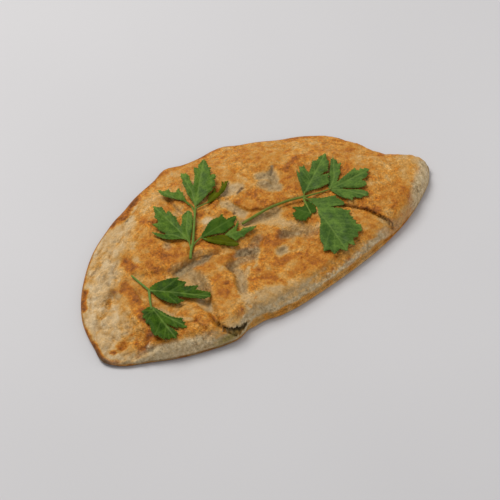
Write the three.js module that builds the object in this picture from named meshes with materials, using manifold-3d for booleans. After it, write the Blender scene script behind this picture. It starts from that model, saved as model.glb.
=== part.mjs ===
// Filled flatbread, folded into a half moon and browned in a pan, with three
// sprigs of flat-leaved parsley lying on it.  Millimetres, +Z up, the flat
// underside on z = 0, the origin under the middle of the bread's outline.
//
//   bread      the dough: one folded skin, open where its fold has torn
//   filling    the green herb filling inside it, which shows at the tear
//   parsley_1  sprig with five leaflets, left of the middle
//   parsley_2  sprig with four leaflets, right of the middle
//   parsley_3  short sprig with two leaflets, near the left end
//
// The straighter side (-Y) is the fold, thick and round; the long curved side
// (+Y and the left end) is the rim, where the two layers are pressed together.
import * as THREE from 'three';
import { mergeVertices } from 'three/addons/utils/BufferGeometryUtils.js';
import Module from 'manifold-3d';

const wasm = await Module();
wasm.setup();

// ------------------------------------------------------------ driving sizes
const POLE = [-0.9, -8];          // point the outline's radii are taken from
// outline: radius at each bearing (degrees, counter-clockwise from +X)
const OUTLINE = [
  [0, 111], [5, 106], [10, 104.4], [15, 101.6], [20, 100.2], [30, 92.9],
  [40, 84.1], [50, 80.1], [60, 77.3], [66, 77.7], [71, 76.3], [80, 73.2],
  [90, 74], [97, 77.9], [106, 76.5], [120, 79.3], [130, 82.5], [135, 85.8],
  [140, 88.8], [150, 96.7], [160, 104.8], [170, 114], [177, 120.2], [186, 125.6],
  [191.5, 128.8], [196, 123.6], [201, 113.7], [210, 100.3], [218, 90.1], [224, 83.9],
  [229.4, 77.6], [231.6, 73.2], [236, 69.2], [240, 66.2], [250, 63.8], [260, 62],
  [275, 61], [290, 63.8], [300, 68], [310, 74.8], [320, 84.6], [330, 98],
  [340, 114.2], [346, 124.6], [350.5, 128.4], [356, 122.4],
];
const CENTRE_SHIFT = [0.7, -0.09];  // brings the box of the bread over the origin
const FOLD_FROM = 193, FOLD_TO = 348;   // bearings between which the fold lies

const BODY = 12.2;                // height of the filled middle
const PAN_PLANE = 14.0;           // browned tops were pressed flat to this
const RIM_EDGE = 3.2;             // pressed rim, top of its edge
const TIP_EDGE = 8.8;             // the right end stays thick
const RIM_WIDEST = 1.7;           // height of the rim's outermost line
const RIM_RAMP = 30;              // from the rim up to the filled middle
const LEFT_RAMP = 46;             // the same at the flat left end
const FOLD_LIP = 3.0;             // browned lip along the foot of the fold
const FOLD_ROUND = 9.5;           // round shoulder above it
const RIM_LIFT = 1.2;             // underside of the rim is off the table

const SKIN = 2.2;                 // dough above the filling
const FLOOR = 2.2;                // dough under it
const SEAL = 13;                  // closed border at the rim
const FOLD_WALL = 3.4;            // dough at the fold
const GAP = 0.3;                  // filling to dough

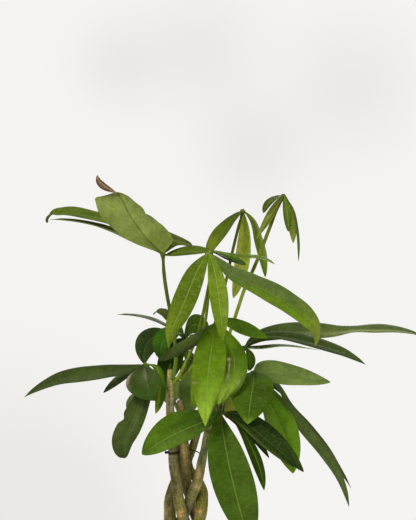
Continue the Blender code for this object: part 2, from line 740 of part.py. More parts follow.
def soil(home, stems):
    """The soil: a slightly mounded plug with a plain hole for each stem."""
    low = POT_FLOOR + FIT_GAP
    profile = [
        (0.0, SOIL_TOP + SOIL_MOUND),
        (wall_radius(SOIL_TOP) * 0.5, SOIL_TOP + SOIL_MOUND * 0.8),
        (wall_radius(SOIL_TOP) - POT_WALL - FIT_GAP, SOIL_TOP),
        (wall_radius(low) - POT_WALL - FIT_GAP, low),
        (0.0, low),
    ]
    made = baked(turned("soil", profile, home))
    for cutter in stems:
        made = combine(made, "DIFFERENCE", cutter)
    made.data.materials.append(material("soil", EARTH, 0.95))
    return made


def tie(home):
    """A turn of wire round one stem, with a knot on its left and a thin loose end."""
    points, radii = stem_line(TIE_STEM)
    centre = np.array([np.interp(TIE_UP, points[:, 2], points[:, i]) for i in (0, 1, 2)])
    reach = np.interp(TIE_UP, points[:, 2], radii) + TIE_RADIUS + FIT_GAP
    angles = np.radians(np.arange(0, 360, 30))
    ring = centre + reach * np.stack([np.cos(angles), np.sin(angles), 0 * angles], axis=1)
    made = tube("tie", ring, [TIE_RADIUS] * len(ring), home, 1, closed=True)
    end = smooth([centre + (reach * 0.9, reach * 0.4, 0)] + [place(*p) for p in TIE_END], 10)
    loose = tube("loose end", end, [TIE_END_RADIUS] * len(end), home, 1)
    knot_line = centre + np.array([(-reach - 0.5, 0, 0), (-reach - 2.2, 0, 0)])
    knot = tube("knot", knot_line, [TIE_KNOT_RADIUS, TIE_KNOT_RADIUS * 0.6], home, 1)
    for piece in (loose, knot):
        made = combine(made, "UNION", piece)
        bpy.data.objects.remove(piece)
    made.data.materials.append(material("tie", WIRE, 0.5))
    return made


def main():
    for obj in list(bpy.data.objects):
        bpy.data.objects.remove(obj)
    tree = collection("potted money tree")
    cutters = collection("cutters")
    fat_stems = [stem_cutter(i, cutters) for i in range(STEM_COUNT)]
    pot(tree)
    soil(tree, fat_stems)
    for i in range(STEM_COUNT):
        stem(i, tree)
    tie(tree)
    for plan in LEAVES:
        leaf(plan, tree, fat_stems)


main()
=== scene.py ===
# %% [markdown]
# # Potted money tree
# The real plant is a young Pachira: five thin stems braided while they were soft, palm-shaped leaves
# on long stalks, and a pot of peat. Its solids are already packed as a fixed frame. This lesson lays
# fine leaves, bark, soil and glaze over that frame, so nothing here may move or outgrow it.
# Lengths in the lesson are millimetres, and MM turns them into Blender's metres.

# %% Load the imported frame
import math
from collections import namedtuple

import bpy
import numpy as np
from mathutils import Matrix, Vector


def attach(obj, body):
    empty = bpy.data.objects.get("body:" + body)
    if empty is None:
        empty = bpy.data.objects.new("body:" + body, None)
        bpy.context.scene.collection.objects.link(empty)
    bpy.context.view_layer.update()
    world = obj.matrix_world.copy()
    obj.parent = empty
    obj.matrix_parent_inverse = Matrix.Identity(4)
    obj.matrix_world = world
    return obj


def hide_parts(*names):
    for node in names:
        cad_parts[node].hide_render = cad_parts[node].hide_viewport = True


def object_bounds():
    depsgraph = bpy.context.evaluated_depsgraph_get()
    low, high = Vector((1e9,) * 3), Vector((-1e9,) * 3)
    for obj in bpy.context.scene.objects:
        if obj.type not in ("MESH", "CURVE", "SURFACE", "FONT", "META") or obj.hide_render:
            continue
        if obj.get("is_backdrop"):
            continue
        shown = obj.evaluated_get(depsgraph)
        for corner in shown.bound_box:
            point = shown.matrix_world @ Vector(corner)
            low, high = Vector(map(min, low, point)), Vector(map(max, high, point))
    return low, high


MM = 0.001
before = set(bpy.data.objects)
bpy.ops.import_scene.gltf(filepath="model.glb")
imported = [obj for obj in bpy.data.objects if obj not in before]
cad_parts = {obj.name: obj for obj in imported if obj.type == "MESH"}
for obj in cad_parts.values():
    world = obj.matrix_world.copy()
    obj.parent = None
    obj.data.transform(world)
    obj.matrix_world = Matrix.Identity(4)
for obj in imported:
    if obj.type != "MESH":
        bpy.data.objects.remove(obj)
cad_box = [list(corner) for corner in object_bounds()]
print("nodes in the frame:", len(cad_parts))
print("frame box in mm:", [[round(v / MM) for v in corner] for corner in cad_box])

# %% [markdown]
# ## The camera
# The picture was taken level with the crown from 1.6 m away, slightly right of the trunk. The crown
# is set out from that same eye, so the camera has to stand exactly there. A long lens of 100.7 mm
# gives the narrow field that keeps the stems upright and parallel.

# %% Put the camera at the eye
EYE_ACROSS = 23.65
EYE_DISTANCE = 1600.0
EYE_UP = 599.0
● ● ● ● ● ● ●
In the listing above, locate the line containing "soil(tree, fat_stems)" and the line containing "depsgraph = bpy.context.evaluated_depsgraph_get()". Transcribe those two lines and everything between them, exactly as written.

    soil(tree, fat_stems)
    for i in range(STEM_COUNT):
        stem(i, tree)
    tie(tree)
    for plan in LEAVES:
        leaf(plan, tree, fat_stems)


main()
=== scene.py ===
# %% [markdown]
# # Potted money tree
# The real plant is a young Pachira: five thin stems braided while they were soft, palm-shaped leaves
# on long stalks, and a pot of peat. Its solids are already packed as a fixed frame. This lesson lays
# fine leaves, bark, soil and glaze over that frame, so nothing here may move or outgrow it.
# Lengths in the lesson are millimetres, and MM turns them into Blender's metres.

# %% Load the imported frame
import math
from collections import namedtuple

import bpy
import numpy as np
from mathutils import Matrix, Vector


def attach(obj, body):
    empty = bpy.data.objects.get("body:" + body)
    if empty is None:
        empty = bpy.data.objects.new("body:" + body, None)
        bpy.context.scene.collection.objects.link(empty)
    bpy.context.view_layer.update()
    world = obj.matrix_world.copy()
    obj.parent = empty
    obj.matrix_parent_inverse = Matrix.Identity(4)
    obj.matrix_world = world
    return obj


def hide_parts(*names):
    for node in names:
        cad_parts[node].hide_render = cad_parts[node].hide_viewport = True


def object_bounds():
    depsgraph = bpy.context.evaluated_depsgraph_get()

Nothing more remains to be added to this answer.